Nel Gran Premio d’Ungheria l’aspettativa del forte caldo rende cruciale la durata dei pneumatici, mentre l’aspettativa di una gara che si prefigura come un trenino di monoposto per X giri influisce pesantemente sull’umore dello spettatore, il quale, nel torpore estivo e sportivo, spesso trascorre il tempo della gara a gettare sguardi languidi a coloro che si divertono nel parco acquatico adiacente al circuito.
Nel Gran Premio d’Ungheria, così come a Monaco, partire dalla pole è fondamentale.
Nel Gran Premio d’Ungheria, quindi, più che altrove, la noia è in agguato e spesso questa gara assurge ad archetipo della Formula Un…anoia nella quale ci si diverte più nel paddock fra ospiti bizzarri ed eventi che in pista.
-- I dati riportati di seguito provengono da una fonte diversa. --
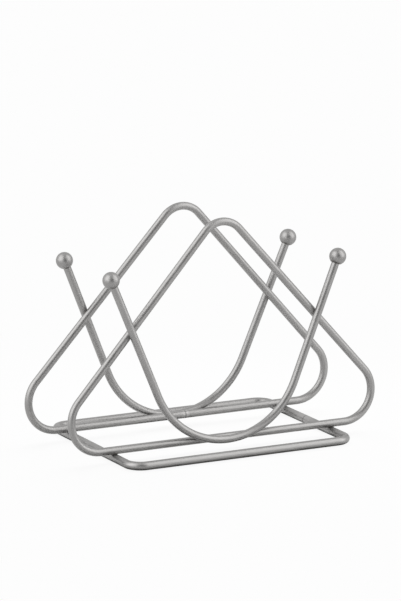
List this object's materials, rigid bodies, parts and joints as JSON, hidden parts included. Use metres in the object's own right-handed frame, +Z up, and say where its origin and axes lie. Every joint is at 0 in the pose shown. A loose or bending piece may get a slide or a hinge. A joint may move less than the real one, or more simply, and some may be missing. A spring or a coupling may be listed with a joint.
{
  "type": "napkin holder",
  "caption": "Upright napkin holder of welded round wire: two rounded triangles on a rectangular base frame, each with a U-shaped wire outside it that ends in balls.",
  "frame": {"origin": "on the table, under the middle of the base frame", "axes": "+X along the slot for the napkins, from the left to the right of the picture's near side; +Y from the front triangle to the rear one; +Z up"},
  "size_m": [0.175, 0.097, 0.1185],
  "materials": {
    "satin_steel_wire": "satin",
    "satin_steel_ball": "satin",
    "weld_metal": "satin, darkened by the weld"
  },
  "bodies": {
    "root": {"base_frame": "satin_steel_wire", "front_triangle": "satin_steel_wire", "rear_triangle": "satin_steel_wire", "front_u_wire": "satin_steel_wire", "rear_u_wire": "satin_steel_wire", "front_left_ball": "satin_steel_ball", "front_right_ball": "satin_steel_ball", "rear_left_ball": "satin_steel_ball", "rear_right_ball": "satin_steel_ball", "foot_welds": "weld_metal", "side_welds": "weld_metal", "bottom_welds": "weld_metal"}
  },
  "joints": []
}
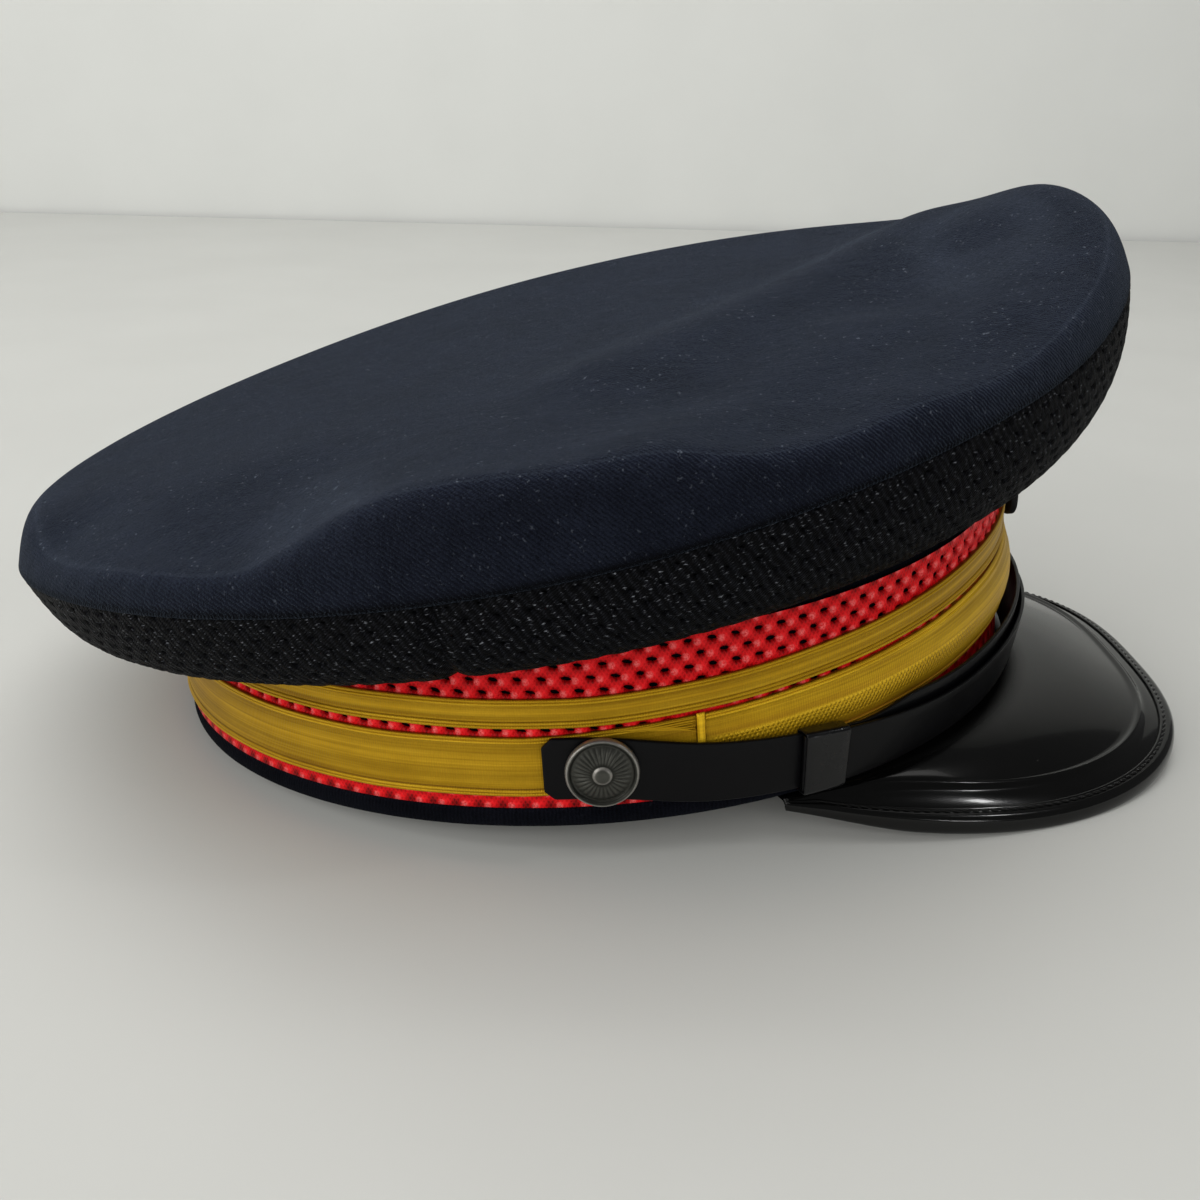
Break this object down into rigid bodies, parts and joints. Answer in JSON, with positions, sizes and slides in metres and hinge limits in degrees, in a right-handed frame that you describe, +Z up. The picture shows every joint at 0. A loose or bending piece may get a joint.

O quando qualcuno si distrae e finisce nelle barriere. Come a Monaco, del resto.
Nel Gran Premio d’Ungheria, però, basta poco – un acquazzone, una strategia azzardata, un pilota che non conosca il significato delle parole impossibile sorpassare – ed ecco che un pomeriggio di Formula Noia si trasforma in un contenitore di sorprese passate, in certi casi, alla storia del motorsport. Un po’ come succede a Monaco.
L’Hungaroring, infatti, se molte volte ha favorito lo scivolare nella pennica postprandiale, altre volte è stato teatro di azioni memorabili e di episodi degni di nota. Non è forse vero che, proprio in quella prima, storica gara, assistemmo a uno dei sorpassi più azzardati e magnificamente arroganti mai portati a termine, vale a dire la manovra in derapata con cui Nelson Piquet superò Ayrton Senna? O che, nell’edizione 1989, una delle tante scritte nella personale colonna delusioni della Ferrari, un mai domo Nigel Mansell, che partiva dodicesimo, superò tutti fino a vincere, di forza e di talento? E, sempre alla voce “gente che non conosce il significato delle parole impossibile sorpassare”, ci ricordiamo certamente del recente 2014, quando Daniel Ricciardo vinse in rimonta sbarazzandosi, sul suo percorso, anche delle imbattibili Mercedes e di un valoroso Alonso, secondo con una disastrosa Ferrari. Vedrete, le Frecce d’Argento saranno imbattibili all’Hungaroring, nemmeno se piove guarda, prepariamoci al solito trenino …
Spesso all’Hungaroring non succede mai niente di nuovo, eppure il circuito magiaro ha tenuto a battesimo diversi implumi piloti, battezzandoli con lo champagne delle loro prime vittorie. Uno su tutti, Jenson Button nell’edizione 2006, quando danzò fra pioggia e safety car e regalò alla Honda un alloro epocale; ma molti ricorderanno Mr Sono Il Numero Cento, Il Finlandese Altro Da Raikkonen, cioè Heikki Kovalainen, che si portò a casa un’anomala edizione 2008 come prima e unica vittoria in Formula Uno, diventando il centesimo pilota vincitore di una gara. E poi c’è l’edizione 2003, che, magari, non sarà stata una delle più emozionanti, ma da lì iniziò l’avventura di vincitore di Fernando Alonso e del suo indiscutibile talento.
E cos’hanno, invece, in comune, le edizioni 1997 e 2015? Che a vincerle non furono i favoriti o quelli che partivano in pole. Eh, lo so che Damon Hill non vinse, quella volta, al volante della misera Arrows, però lui resta il vero trionfatore in quella che è stata definita la gara dal finale più spaccacuori prima di LeMans 2016. L’anno scorso, invece, a spingere la Ferrari di Sebastian Vettel c’era un angelo, ma questa storia già la sapete.
Acquazzone, gente che non conosce il significato delle parole impossibile sorpassare … Manca la strategia azzardata. Ah no: a quella ci pensò Ross Brawn nel 1998, quando intuì che, per battere le imbattibili McLaren Mercedes di Hakkinen e Coulthard, bisognava fare tre soste laddove gli altri ne facevano solo due. Per riuscirci, però, gli serviva un pilota fuori dal comune. Ma lui aveva Michael Schumacher.
Domani scenderanno in pista i bolidi per la trentesima edizione del Gran Premio d’Ungheria. Auguri, Hungaroring, luogo delle nostre estati motoristiche e delle sorprese inattese di questa Formula Unanoia.